[Aim of the task]:
Output the data exactly, with every line intact.

[Provided data]:
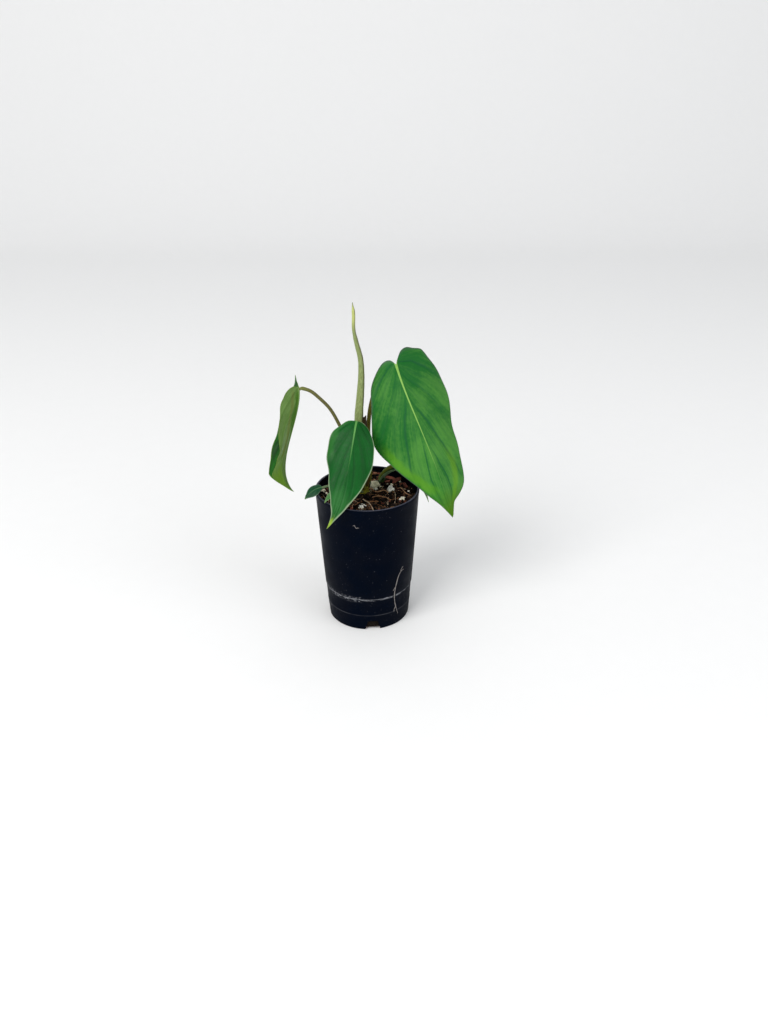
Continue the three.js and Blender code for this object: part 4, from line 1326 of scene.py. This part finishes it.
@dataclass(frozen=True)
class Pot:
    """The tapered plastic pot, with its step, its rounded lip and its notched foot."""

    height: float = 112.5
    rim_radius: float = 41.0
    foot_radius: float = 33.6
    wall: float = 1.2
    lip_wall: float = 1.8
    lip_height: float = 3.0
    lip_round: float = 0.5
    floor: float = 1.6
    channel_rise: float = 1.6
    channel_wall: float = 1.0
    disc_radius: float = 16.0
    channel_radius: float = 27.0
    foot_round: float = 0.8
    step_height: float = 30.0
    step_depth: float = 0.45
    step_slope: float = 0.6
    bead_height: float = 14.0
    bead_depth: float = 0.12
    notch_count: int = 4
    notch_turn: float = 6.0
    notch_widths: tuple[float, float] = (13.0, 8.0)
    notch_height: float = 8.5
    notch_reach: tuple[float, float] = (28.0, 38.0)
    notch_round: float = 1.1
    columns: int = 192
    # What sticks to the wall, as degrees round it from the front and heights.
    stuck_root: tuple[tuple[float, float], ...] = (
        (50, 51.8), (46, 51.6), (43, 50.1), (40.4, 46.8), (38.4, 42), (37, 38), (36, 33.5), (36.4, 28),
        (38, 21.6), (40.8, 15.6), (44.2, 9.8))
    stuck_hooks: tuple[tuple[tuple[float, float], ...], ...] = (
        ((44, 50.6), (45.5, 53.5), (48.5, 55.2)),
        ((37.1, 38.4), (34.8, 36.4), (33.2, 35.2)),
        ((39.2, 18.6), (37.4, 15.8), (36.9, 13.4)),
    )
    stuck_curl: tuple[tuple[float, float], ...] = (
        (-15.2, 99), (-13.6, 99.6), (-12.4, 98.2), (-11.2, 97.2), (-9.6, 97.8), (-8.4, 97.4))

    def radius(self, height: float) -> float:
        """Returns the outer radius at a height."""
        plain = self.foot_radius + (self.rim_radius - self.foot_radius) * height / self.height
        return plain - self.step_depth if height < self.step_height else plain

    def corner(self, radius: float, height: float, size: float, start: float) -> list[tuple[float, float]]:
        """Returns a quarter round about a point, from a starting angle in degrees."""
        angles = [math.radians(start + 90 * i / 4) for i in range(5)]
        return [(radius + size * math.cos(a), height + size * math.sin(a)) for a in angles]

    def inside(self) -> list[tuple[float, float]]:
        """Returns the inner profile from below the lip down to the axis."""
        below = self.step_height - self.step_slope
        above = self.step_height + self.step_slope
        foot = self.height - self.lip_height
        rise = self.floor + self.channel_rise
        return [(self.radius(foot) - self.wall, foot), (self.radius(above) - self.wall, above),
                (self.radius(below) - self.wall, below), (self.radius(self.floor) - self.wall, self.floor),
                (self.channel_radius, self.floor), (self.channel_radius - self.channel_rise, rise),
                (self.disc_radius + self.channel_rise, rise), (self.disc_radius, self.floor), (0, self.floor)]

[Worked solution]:
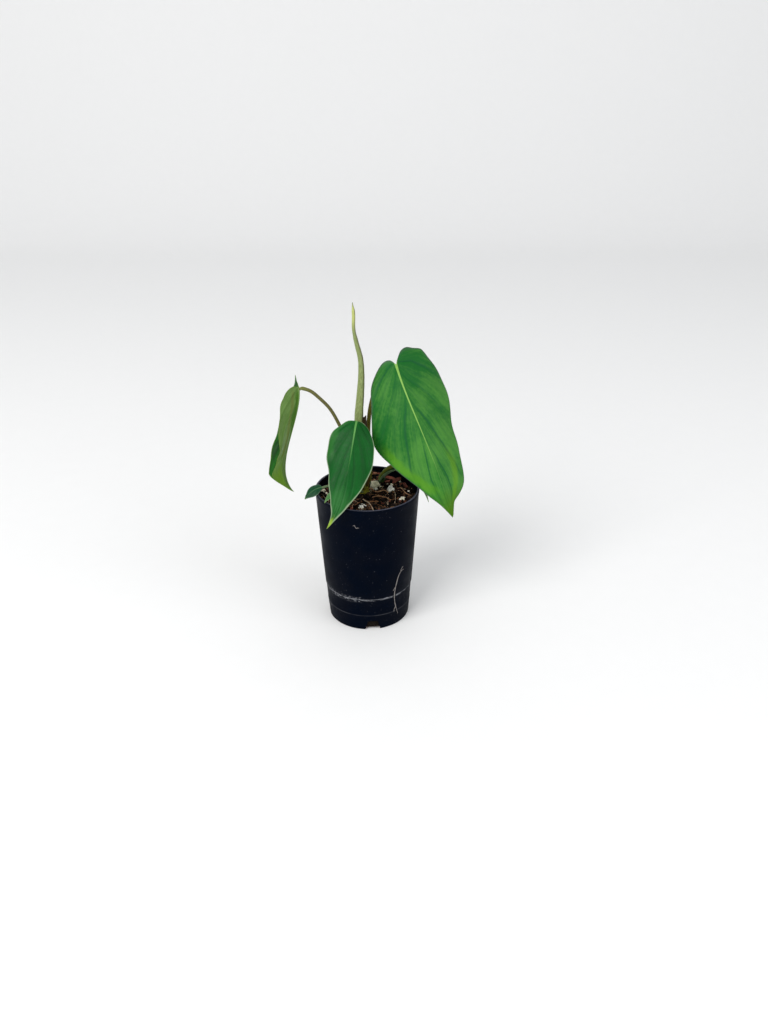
Continue the three.js and Blender code for this object: part 4, from line 1326 of scene.py. This part finishes it.
@dataclass(frozen=True)
class Pot:
    """The tapered plastic pot, with its step, its rounded lip and its notched foot."""

    height: float = 112.5
    rim_radius: float = 41.0
    foot_radius: float = 33.6
    wall: float = 1.2
    lip_wall: float = 1.8
    lip_height: float = 3.0
    lip_round: float = 0.5
    floor: float = 1.6
    channel_rise: float = 1.6
    channel_wall: float = 1.0
    disc_radius: float = 16.0
    channel_radius: float = 27.0
    foot_round: float = 0.8
    step_height: float = 30.0
    step_depth: float = 0.45
    step_slope: float = 0.6
    bead_height: float = 14.0
    bead_depth: float = 0.12
    notch_count: int = 4
    notch_turn: float = 6.0
    notch_widths: tuple[float, float] = (13.0, 8.0)
    notch_height: float = 8.5
    notch_reach: tuple[float, float] = (28.0, 38.0)
    notch_round: float = 1.1
    columns: int = 192
    # What sticks to the wall, as degrees round it from the front and heights.
    stuck_root: tuple[tuple[float, float], ...] = (
        (50, 51.8), (46, 51.6), (43, 50.1), (40.4, 46.8), (38.4, 42), (37, 38), (36, 33.5), (36.4, 28),
        (38, 21.6), (40.8, 15.6), (44.2, 9.8))
    stuck_hooks: tuple[tuple[tuple[float, float], ...], ...] = (
        ((44, 50.6), (45.5, 53.5), (48.5, 55.2)),
        ((37.1, 38.4), (34.8, 36.4), (33.2, 35.2)),
        ((39.2, 18.6), (37.4, 15.8), (36.9, 13.4)),
    )
    stuck_curl: tuple[tuple[float, float], ...] = (
        (-15.2, 99), (-13.6, 99.6), (-12.4, 98.2), (-11.2, 97.2), (-9.6, 97.8), (-8.4, 97.4))

    def radius(self, height: float) -> float:
        """Returns the outer radius at a height."""
        plain = self.foot_radius + (self.rim_radius - self.foot_radius) * height / self.height
        return plain - self.step_depth if height < self.step_height else plain

    def corner(self, radius: float, height: float, size: float, start: float) -> list[tuple[float, float]]:
        """Returns a quarter round about a point, from a starting angle in degrees."""
        angles = [math.radians(start + 90 * i / 4) for i in range(5)]
        return [(radius + size * math.cos(a), height + size * math.sin(a)) for a in angles]

    def inside(self) -> list[tuple[float, float]]:
        """Returns the inner profile from below the lip down to the axis."""
        below = self.step_height - self.step_slope
        above = self.step_height + self.step_slope
        foot = self.height - self.lip_height
        rise = self.floor + self.channel_rise
        return [(self.radius(foot) - self.wall, foot), (self.radius(above) - self.wall, above),
                (self.radius(below) - self.wall, below), (self.radius(self.floor) - self.wall, self.floor),
                (self.channel_radius, self.floor), (self.channel_radius - self.channel_rise, rise),
                (self.disc_radius + self.channel_rise, rise), (self.disc_radius, self.floor), (0, self.floor)]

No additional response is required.